Recorded data:

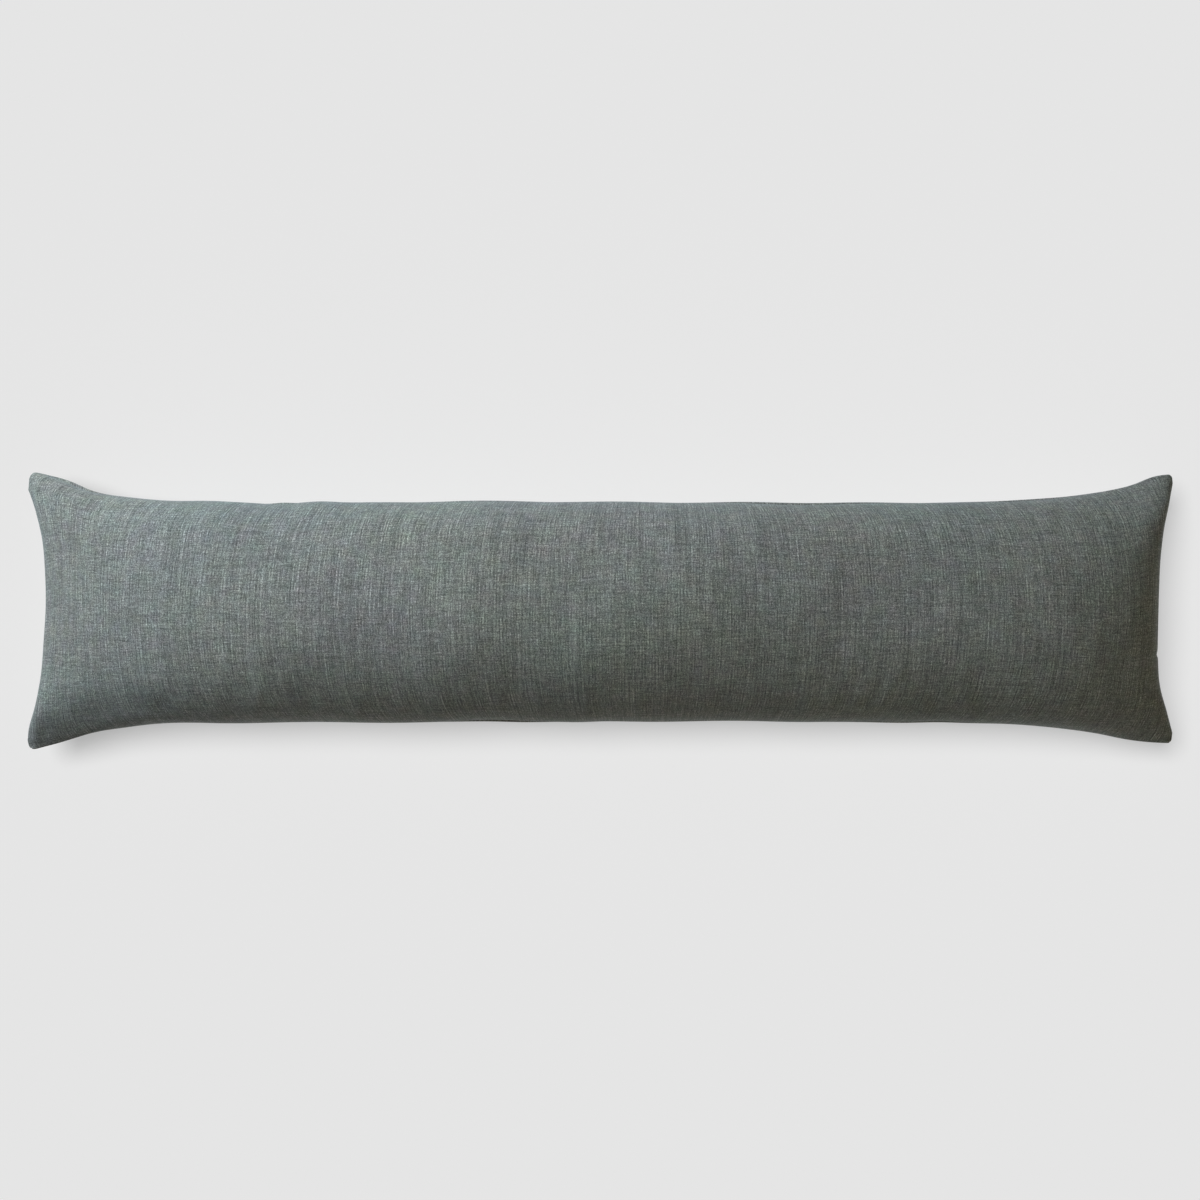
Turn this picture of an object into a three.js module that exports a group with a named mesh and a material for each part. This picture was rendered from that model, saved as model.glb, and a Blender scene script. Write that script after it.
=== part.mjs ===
// A long lumbar pillow. Two oblong panels of plain cloth are sewn together round all four sides, turned right
// side out and filled, so the whole is one soft body with a knife-edge seam round it. The filling draws the
// sides in and leaves a small flat ear at each corner. It lies on its back, flat underneath where it rests.
// Millimetres, +Z up. X runs along the pillow, +Y points to its far side, the origin is under its middle.
import * as THREE from "three";
import { mergeVertices } from "three/addons/utils/BufferGeometryUtils.js";

// The filled pillow. Its panels are sewn to 1219 by 305, and filling draws them in to these sizes.
const LENGTH = 1195; // between the tips of the corners at its two ends
const WAIST = 228; // from one long seam to the other, clear of the corners
const SEAM_HEIGHT = 66; // the long seams above the surface that it lies on
const CROWN = 79; // the top of the filling above the seams
const SAG = 89; // how far the filling would hang below the seams if nothing were under it
const BED_EASING = 12; // over this height the underside turns from the flat bed into the sides

// The corners. rise is how far a tip stands out past the waist and reach how far along the side that fades
// out, and bend sets how suddenly it does so. cheek is the straight length of short side next to the tip, and
// turn how squarely the short side draws in from there. droop is how low the tip hangs, and tip its radius.
// flat is the power of the profiles at the tip: at 0.5 it is filled right out, and above 1 it is thin.
const EARS = [
  { end: -1, side: 1, rise: 33, reach: 68, bend: 1.4, cheek: 20, turn: 3, droop: 9, tip: 10, flat: 0.55 },
  { end: -1, side: -1, rise: 31, reach: 66, bend: 1.3, cheek: 12, turn: 2.1, droop: 10, tip: 9, flat: 1.1 },
  { end: 1, side: 1, rise: 30, reach: 75, bend: 1.3, cheek: 10, turn: 2.3, droop: 6, tip: 6, flat: 0.95 },
  { end: 1, side: -1, rise: 24, reach: 103, bend: 1.6, cheek: 12, turn: 1.7, droop: 9, tip: 6, flat: 0.9 },
];

// The short sides. drawnIn is how far the deepest point lies behind the tips, and deepestY where it is. The
// filling reaches its full height a run from the short seam: it is loose at one end and packed at the other.
const SHORT_SIDES = [
  { end: -1, drawnIn: 23, deepestY: 6, run: 300 },
  { end: 1, drawnIn: 19.5, deepestY: -30, run: 80 },
];
const DRAW_FADE = 280; // the threads run straight again this far from a short side

// How the filling is bunched: each bump or hollow is round, centred at x and y, and fades out over spread.
const LUMPS = [
  { x: -425, y: 50, spread: 90, height: -3 },
  { x: -255, y: 45, spread: 75, height: -3.5 },
  { x: -125, y: -35, spread: 85, height: 2 },
  { x: 65, y: -10, spread: 95, height: 3 },
  { x: 85, y: 55, spread: 95, height: 2 },
  { x: 275, y: 15, spread: 115, height: -4 },
  { x: 475, y: 60, spread: 60, height: 1.5 },
];

// The slow waves that the filling leaves in the long seams. peakX is a place where one stands out furthest.
// They fade out towards the corners, over the last stretch of each seam.
const STEADY_RUN = 156;
const SEAM_WAVES = [
  { side: 1, length: 580, height: 0.8, peakX: -62 },
  { side: 1, length: 127, height: 0.4, peakX: 20 },
  { side: -1, length: 530, height: 0.8, peakX: -187 },
  { side: -1, length: 143, height: 0.4, peakX: 60 },
];

// The powers of the profiles that rise from the short and the long seams, clear of the corners.
const ROUND_ALONG = 0.5;
const ROUND_ACROSS = 0.45;
const EAR_ALONG = 80; // how far from a short seam a corner's own shape carries along the pillow
const EAR_ACROSS = 25; // and how far from a long seam it carries across

// The mesh is closest where the surface turns most, near the seams.
const CLOSE_RUN = 150;
const CLOSE_STEPS = 12;
const BODY_STEPS = 58;
const ACROSS_STEPS = 20;

const gauss = (distance, spread) => Math.exp(-((distance / spread) ** 2));
const fadeOut = (share) => (share >= 1 ? 0 : 0.5 + 0.5 * Math.cos(Math.PI * share));

// The distances from the left tips to the rows of points, which crowd towards the two ends.
function rowPlaces() {
  const close = (step) => CLOSE_RUN * (1 - Math.cos((step / CLOSE_STEPS) * (Math.PI / 2)));
  const places = [];
  for (let step = 0; step < CLOSE_STEPS; step++) places.push(close(step));
  const body = LENGTH - 2 * CLOSE_RUN;
  for (let step = 0; step <= BODY_STEPS; step++) places.push(CLOSE_RUN + (body * step) / BODY_STEPS);
  for (let step = CLOSE_STEPS - 1; step >= 0; step--) places.push(LENGTH - close(step));
  return places;
}

// How far a long seam lies from the middle line. side is 1 for the far seam and -1 for the near one.
function seamOut(side, x) {
  let out = WAIST / 2;
  for (const ear of EARS.filter((e) => e.side === side)) {
    const fromTips = LENGTH / 2 - ear.end * x;
    out += ear.rise * Math.exp(-((fromTips / ear.reach) ** ear.bend));
  }
  const steady = 1 - gauss(LENGTH / 2 - Math.abs(x), STEADY_RUN);
  for (const wave of SEAM_WAVES.filter((w) => w.side === side)) {
    out += steady * wave.height * Math.cos((2 * Math.PI * (x - wave.peakX)) / wave.length);
  }
  return out;
}

const earAt = (end, side) => EARS.find((ear) => ear.end === end && ear.side === side);

// How far the short side is drawn in at y across the pillow.
function drawIn(shortSide, y) {
  const side = y > shortSide.deepestY ? 1 : -1;
  const ear = earAt(shortSide.end, side);
  const start = WAIST / 2 + ear.rise - ear.cheek;
  const share = (y - shortSide.deepestY) / (side * start - shortSide.deepestY);
  return shortSide.drawnIn * (1 - Math.min(1, share) ** ear.turn);
}

// The seam's height where it lies nearest to x and y: level along the sides, hanging a little at each tip.
function seamLevel(x, y) {
  let level = SEAM_HEIGHT;
  for (const ear of EARS) {
    const along = LENGTH / 2 - ear.end * x;
    const across = WAIST / 2 + ear.rise - ear.side * y;
    level -= ear.droop * gauss(along, EAR_ALONG) * gauss(across, EAR_ACROSS);
  }
  return level;
}

// The filling's share of its full height, from the distances to the nearest short and long seam.
function fullness(fromEnd, fromSide, halfWidth, run, flat) {
  const powerAlong = ROUND_ALONG + (flat - ROUND_ALONG) * gauss(fromSide, EAR_ACROSS);
  const powerAcross = ROUND_ACROSS + (flat - ROUND_ACROSS) * gauss(fromEnd, EAR_ALONG);
  const endShare = 1 - Math.min(1, fromEnd / run);
  const sideShare = 1 - fromSide / halfWidth;
  const along = (1 - endShare ** 2) ** powerAlong;
  const across = (1 - sideShare ** 2) ** powerAcross;
  if (along * across === 0) return 0;
  return (along * across) / (along + across - along * across);
}

// The underside without a bed would lie at this height. The bed takes the part below zero.
function restOnBed(height) {
  if (height >= BED_EASING) return height;
  if (height <= -BED_EASING) return 0;
  return (height + BED_EASING) ** 2 / (4 * BED_EASING);
}

// A point of a panel. panel is 1 for the top and -1 for the underside, across runs from -1 to 1.
function panelPoint(panel, place, across) {
  const seamX = place - LENGTH / 2;
  const end = Math.sign(seamX) || 1;
  const side = Math.sign(across) || 1;
  const near = -seamOut(-1, seamX);
  const far = seamOut(1, seamX);
  const halfWidth = (far - near) / 2;
  const fromEnd = Math.min(place, LENGTH - place);
  const fromSide = (1 - Math.abs(across)) * halfWidth;

  // The tip is rounded by drawing the points near it in towards the middle of its round.
  const { tip, flat } = earAt(end, side);
  const inX = tip - fromEnd;
  const inY = tip - fromSide;
  let shiftX = 0;
  let shiftY = 0;
  if (inX > 0 && inY > 0) {
    const scale = Math.max(inX, inY) / Math.hypot(inX, inY);
    shiftX = inX * (1 - scale);
    shiftY = inY * (1 - scale);
  }

  const y = (near + far) / 2 + across * halfWidth - side * shiftY;
  let x = seamX - end * shiftX;
  for (const shortSide of SHORT_SIDES) {
    const away = LENGTH / 2 - shortSide.end * seamX;
    x -= shortSide.end * drawIn(shortSide, y) * fadeOut(away / DRAW_FADE);
  }

  const { run } = SHORT_SIDES.find((shortSide) => shortSide.end === end);
  const full = fullness(fromEnd, fromSide, halfWidth, run, flat);
  const level = seamLevel(seamX, y);
  if (panel < 0) return new THREE.Vector3(x, y, restOnBed(level - SAG * full));
  let bunched = CROWN;
  for (const lump of LUMPS) bunched += lump.height * gauss(Math.hypot(x - lump.x, y - lump.y), lump.spread);
  return new THREE.Vector3(x, y, level + bunched * full);
}

// The closed skin of the pillow: a grid of points for each panel, joined along the shared seam.
function pillowGeometry() {
  const places = rowPlaces();
  const last = places.length - 1;
  const acrossAt = (j) => Math.sin((j / ACROSS_STEPS - 0.5) * Math.PI);
  const positions = [];
  const addTriangle = (panel, a, b, c) => {
    for (const p of panel > 0 ? [a, b, c] : [a, c, b]) positions.push(p.x, p.y, p.z);
  };
  for (const panel of [1, -1]) {
    const grid = places.map((place) =>
      Array.from({ length: ACROSS_STEPS + 1 }, (_, j) => panelPoint(panel, place, acrossAt(j))),
    );
    for (let i = 0; i < last; i++) {
      for (let j = 0; j < ACROSS_STEPS; j++) {
        const [a, b] = [grid[i][j], grid[i + 1][j]];
        const [c, d] = [grid[i + 1][j + 1], grid[i][j + 1]];
        // Each square is split from its outer corner inwards, which keeps the two panels' tips apart.
        const outwards = i < last / 2 === j < ACROSS_STEPS / 2;
        if (outwards) {
          addTriangle(panel, a, b, c);
          addTriangle(panel, a, c, d);
        } else {
          addTriangle(panel, a, b, d);
          addTriangle(panel, b, c, d);
        }
      }
    }
  }
  const skin = new THREE.BufferGeometry();
  skin.setAttribute("position", new THREE.Float32BufferAttribute(positions, 3));
  skin.computeBoundingBox();
  const { min, max } = skin.boundingBox;
  skin.translate(-(min.x + max.x) / 2, -(min.y + max.y) / 2, -min.z);
  const closed = mergeVertices(skin, 1e-3);
  closed.computeVertexNormals();
  return closed;
}

// Slubby cotton and linen plain weave, piece-dyed a greyed green: matt, with no shine of its own.
const cloth = new THREE.MeshStandardMaterial({ color: 0x6b7673, roughness: 0.92, metalness: 0 });

const pillow = new THREE.Mesh(pillowGeometry(), cloth);
pillow.name = "pillow";

const lumbarPillow = new THREE.Group();
lumbarPillow.add(pillow);

export default lumbarPillow;
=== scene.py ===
import bpy
import numpy as np
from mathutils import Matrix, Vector


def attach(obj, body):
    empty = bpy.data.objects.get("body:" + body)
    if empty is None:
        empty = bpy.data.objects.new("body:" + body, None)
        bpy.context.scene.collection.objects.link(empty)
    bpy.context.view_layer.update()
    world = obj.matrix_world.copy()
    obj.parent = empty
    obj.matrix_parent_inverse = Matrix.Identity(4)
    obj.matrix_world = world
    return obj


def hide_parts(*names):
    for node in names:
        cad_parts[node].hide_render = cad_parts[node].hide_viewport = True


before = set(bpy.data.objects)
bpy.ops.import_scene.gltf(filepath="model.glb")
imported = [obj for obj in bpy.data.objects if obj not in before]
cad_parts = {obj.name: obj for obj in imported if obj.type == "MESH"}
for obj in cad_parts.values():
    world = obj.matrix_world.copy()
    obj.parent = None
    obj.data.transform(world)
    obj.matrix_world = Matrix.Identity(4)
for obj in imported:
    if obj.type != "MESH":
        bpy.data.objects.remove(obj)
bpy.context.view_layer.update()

# The camera looks straight down at the pillow's face. The picture is 1200 pixels square, and at the height
# of the pillow's seams each pixel covers 1.04 mm.
FRAME_PIXELS = 1200
SEAM_PIXEL = 0.00104
CAMERA_HEIGHT = 2.2
SEAM_HEIGHT = 0.066
PILLOW_LEFT_PX = 0.5  # the pillow's middle lies this far left of the picture's
PILLOW_BELOW_PX = 11.5  # and this far below it
SENSOR_MM = 36

lens_mm = SENSOR_MM * (CAMERA_HEIGHT - SEAM_HEIGHT) / (FRAME_PIXELS * SEAM_PIXEL)
camera_data = bpy.data.cameras.new("overhead_camera")
camera_data.sensor_width = SENSOR_MM
camera_data.lens = lens_mm
camera = bpy.data.objects.new("overhead_camera", camera_data)
camera.location = (PILLOW_LEFT_PX * SEAM_PIXEL, PILLOW_BELOW_PX * SEAM_PIXEL, CAMERA_HEIGHT)
bpy.context.scene.collection.objects.link(camera)
bpy.context.scene.camera = camera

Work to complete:
Write out, from the lines above, only those from the line with "of its own." to the line with "bpy.data.objects.remove(obj)", exactly as given, including the first and the last.

Completed task:
// Slubby cotton and linen plain weave, piece-dyed a greyed green: matt, with no shine of its own.
const cloth = new THREE.MeshStandardMaterial({ color: 0x6b7673, roughness: 0.92, metalness: 0 });

const pillow = new THREE.Mesh(pillowGeometry(), cloth);
pillow.name = "pillow";

const lumbarPillow = new THREE.Group();
lumbarPillow.add(pillow);

export default lumbarPillow;
=== scene.py ===
import bpy
import numpy as np
from mathutils import Matrix, Vector


def attach(obj, body):
    empty = bpy.data.objects.get("body:" + body)
    if empty is None:
        empty = bpy.data.objects.new("body:" + body, None)
        bpy.context.scene.collection.objects.link(empty)
    bpy.context.view_layer.update()
    world = obj.matrix_world.copy()
    obj.parent = empty
    obj.matrix_parent_inverse = Matrix.Identity(4)
    obj.matrix_world = world
    return obj


def hide_parts(*names):
    for node in names:
        cad_parts[node].hide_render = cad_parts[node].hide_viewport = True


before = set(bpy.data.objects)
bpy.ops.import_scene.gltf(filepath="model.glb")
imported = [obj for obj in bpy.data.objects if obj not in before]
cad_parts = {obj.name: obj for obj in imported if obj.type == "MESH"}
for obj in cad_parts.values():
    world = obj.matrix_world.copy()
    obj.parent = None
    obj.data.transform(world)
    obj.matrix_world = Matrix.Identity(4)
for obj in imported:
    if obj.type != "MESH":
        bpy.data.objects.remove(obj)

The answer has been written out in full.